Daily Blast November 4, 2011

New Hanif Case Post Howell

Here is a new Hanif case you might find interesting. On Friday, November 4, 2011, the Fifth District Court of Appeal (Fresno) decided Sanchez v. Strickland (Nov. 4, 2011, F060582) ___ Cal.App.4th ____, which discussed and applied two aspects of the California Supreme Court’s recent decision in Howell v.
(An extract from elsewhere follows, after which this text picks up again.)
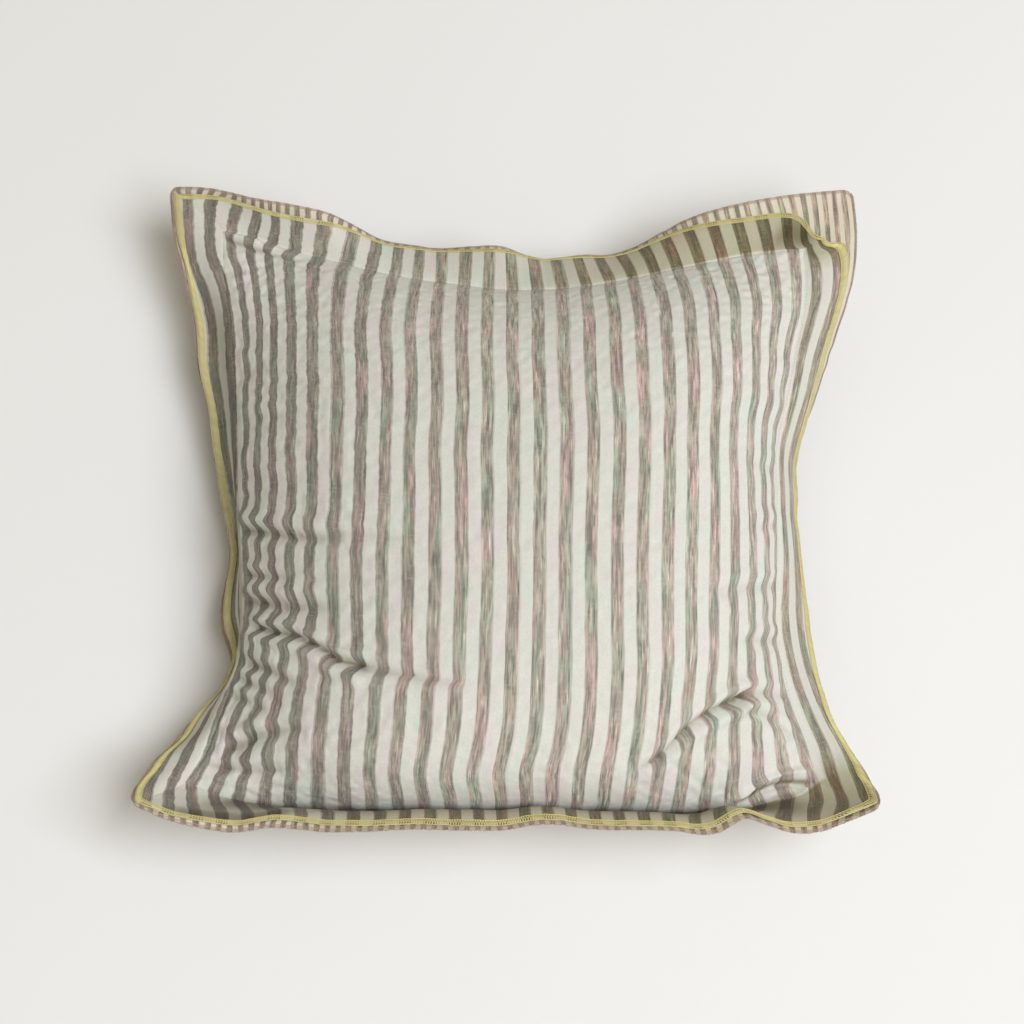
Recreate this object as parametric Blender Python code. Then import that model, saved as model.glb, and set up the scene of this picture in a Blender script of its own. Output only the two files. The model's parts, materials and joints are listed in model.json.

Hamilton Meats & Provisions, Inc. (2011) 52 Cal.4th 541. Interestingly, only one of the holdings is published.

In the unpublished portion of the opinion, the court unequivocally extended Howell to Medicare. (Slip opn., p. 2.) Howell held that a plaintiff may not recover as past medical expenses the difference between (1) the medical providers’ full billings for the medical care and services supplied to the plaintiff and (2) the amounts the medical providers have agreed to accept from the plaintiff’s private insurer as full payment. (Ibid.) The court in Sanchez concluded that Howell’s holding concerning private insurance applies with equal force to Medicare. (Ibid.) While the two-paragraph discussion of this issue is unpublished, this holding is mentioned in the introduction section of the opinion, which is published.

In the published portion of the opinion, the court held that “[where] a medical provider has (1) rendered medical services to a plaintiff, (2) issued a bill for those services, and (3) subsequently written off a portion of the bill gratuitously, the amount written off constitutes a benefit that may be recovered by the plaintiff under the collateral source rule.” (Slip opn., p. 13.) As a result, the court held that the limitation on recovery set forth in Howell does not extend to amounts gratuitously written off by a medical provider. (Id. at p. 3.)